MALVERN, Pa. — Large language models (LLMs) are artificial intelligence (AI) algorithms that hold great potential to generate code that helps data scientists analyze and visualize information. But how reliable are these models in performing certain coding tasks that produce accurate results? The answer that a team of Penn State Great Valley professors and students determined earned the group the Distinguished Paper Award from the Association for Computing Machinery’s Special Interest Group on Software Engineering (ACM SIGSOFT) at an international conference in April.
The team conducted experiments to study how well LLMs can solve data science coding problems. Over a two-month period, Nathalia Nascimento and Everton Guimarães, both assistant professors of software engineering, conducted a controlled study with two research assistants in the first year of their master’s programs — data analytics student Sai Sanjna Chintakunta and software engineering student Santhosh Anitha Boominathan.
The research team evaluated the performance of four leading LLM-based AI assistants — Microsoft Copilot, ChatGPT, Claude and Perplexity Labs — of solving a diverse set of data science coding challenges, including analytical, algorithmic and visualization problems. The researchers asked the models to perform tasks such as generating charts and analyzing data, exploring whether the type of task or the difficulty level affected the quality of each model’s code output.
As part of the project, the research team created a publicly available novel dataset for assessing LLM performance in data science coding tasks. The students began working on a journal extension with further analysis of the dataset and included another LLM.
“Our findings reveal that all models exceeded a 50% baseline success rate, confirming their capability beyond random chance,” the researchers wrote. “Notably, only ChatGPT and Claude achieved success rates significantly above a 60% baseline, though none of the models reached a 70% threshold.”
The researchers noted that this mid-range success rate indicates the strengths of these LLMs in specific areas but also their limitations.
“This study provides a rigorous, performance-based evaluation framework for LLMs in data science, equipping practitioners with insights to select models tailored to specific task demands and setting empirical standards for future AI assessments beyond basic performance measures,” the team wrote.
The four researchers submitted their paper to the International Conference on Mining Software Repositories (MSR), the premier venue for software analytics research, according the conference’s website, which was co-located this year with the International Conference on Software Engineering. The Great Valley research team’s paper, “How Effective are LLMs for Data Science Coding? A Controlled Experiment,” was one of several accepted submissions for the technical track of the MSR conference.
After the researchers presented their work at the conference, ACM SIGSOFT presented the team with the Distinguished Paper Award.
“With over 100 papers presented, we are truly honored to receive this recognition,” Nascimento said.

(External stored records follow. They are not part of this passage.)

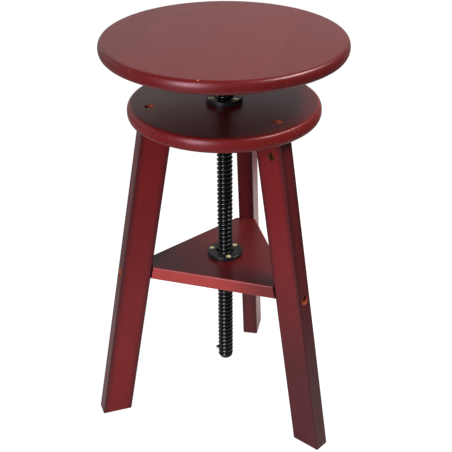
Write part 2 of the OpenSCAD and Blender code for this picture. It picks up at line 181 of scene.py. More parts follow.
class Shader:
    """Node tree of one material or world, with the short methods that fill it."""

    def __init__(self, tree: bpy.types.NodeTree) -> None:
        """Takes a node tree and empties it."""
        self.tree = tree
        tree.nodes.clear()

    def add(
        self,
        kind: str,
        settings: dict[str, object] | None = None,
        inputs: dict[str | int, object] | None = None,
        output: str | int = 0,
    ) -> Value:
        """Adds one node, which is the only way that a node is made.

        Args:
            kind: The node's type.
            settings: The node's own settings, set before its sockets.
            inputs: Values or links of its input sockets, by name or place.
            output: Name or place of the output that is wanted.

        Returns:
            The wanted output, wrapped.
        """
        node = self.tree.nodes.new(kind)
        for name, setting in (settings or {}).items():
            setattr(node, name, setting)
        for name, given in (inputs or {}).items():
            if isinstance(given, Value):
                self.tree.links.new(given.socket, node.inputs[name])
            else:
                node.inputs[name].default_value = given
        return Value(self, node.outputs[output] if node.outputs else None)

    def math(self, operation: str, *terms: Value | float) -> Value:
        """Result of a Math node with its terms in order."""
        return self.add("ShaderNodeMath", {"operation": operation}, dict(enumerate(terms)))

    def axes(self, vector: Value) -> list[Value]:
        """The three parts of a vector."""
        parts = self.add("ShaderNodeSeparateXYZ", None, {0: vector}).socket.node.outputs
        return [Value(self, part) for part in parts]

    def objects_own(self) -> Value:
        """The piece's own Object coordinates."""
        return self.add("ShaderNodeTexCoord", output="Object")

    def carried(self, name: str) -> Value:
        """A vector that the mesh carries as an attribute of that name."""
        return self.add("ShaderNodeAttribute", {"attribute_name": name}, output="Vector")

    def noise(self, vector: Value, kind: Noise, shift: Colour = (0, 0, 0)) -> Value:
        """Smooth noise between 0 and 1, read at the vector times its cells, plus a shift.

        Args:
            vector: Where the noise is read.
            kind: Which noise it is.
            shift: What is added to the scaled vector.

        Returns:
            The noise.
        """
        scaled = {0: vector, 1: kind.cells, 2: shift}
        place = self.add("ShaderNodeVectorMath", {"operation": "MULTIPLY_ADD"}, scaled)
        inputs = {"Vector": place, "Scale": 1.0, "Detail": kind.layers}
        inputs |= {"Roughness": kind.rough, "Distortion": kind.warp}
        return self.add("ShaderNodeTexNoise", None, inputs)

    def mix(self, share: Value | float, first: object, second: object) -> Value:
        """Blends two colours.

        Args:
            share: Share of the second colour, the node's socket 0.
            first: The colour at a share of 0, socket 6.
            second: The colour at a share of 1, socket 7.

        Returns:
            The blend, output 2.
        """
        pair = (given if isinstance(given, Value) else (*given, 1.0) for given in (first, second))
        inputs = dict(zip((0, 6, 7), (share, *pair)))
        return self.add("ShaderNodeMix", {"data_type": "RGBA"}, inputs, 2)

    def toned(self, colour: Value | Colour, tone: Value) -> Value:
        """A colour made lighter or darker by a factor."""
        inputs = {0: colour, "Scale": tone}
        return self.add("ShaderNodeVectorMath", {"operation": "SCALE"}, inputs)

    def bump(self, height: Value, strength: float, distance: float) -> Value:
        """A normal that follows a height, of which 1 stands for the distance in metres."""
        inputs = {"Strength": strength, "Distance": distance, "Height": height}
        return self.add("ShaderNodeBump", None, inputs)


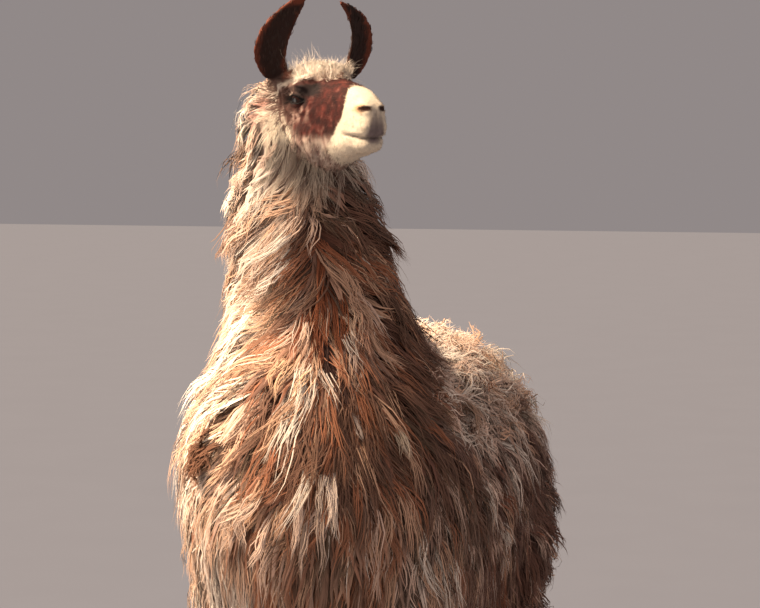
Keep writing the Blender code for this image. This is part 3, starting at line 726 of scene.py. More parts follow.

“We learned so much throughout the process, from formulating the research question to writing the paper and responding to reviewer feedback during the rebuttal phase,” said student researcher Chintakunta. “Our professors were especially supportive, and their guidance made a big difference. While I wasn’t able to attend the conference, I’m proud of what we accomplished and excited about how this experience will shape my future in research and data science.”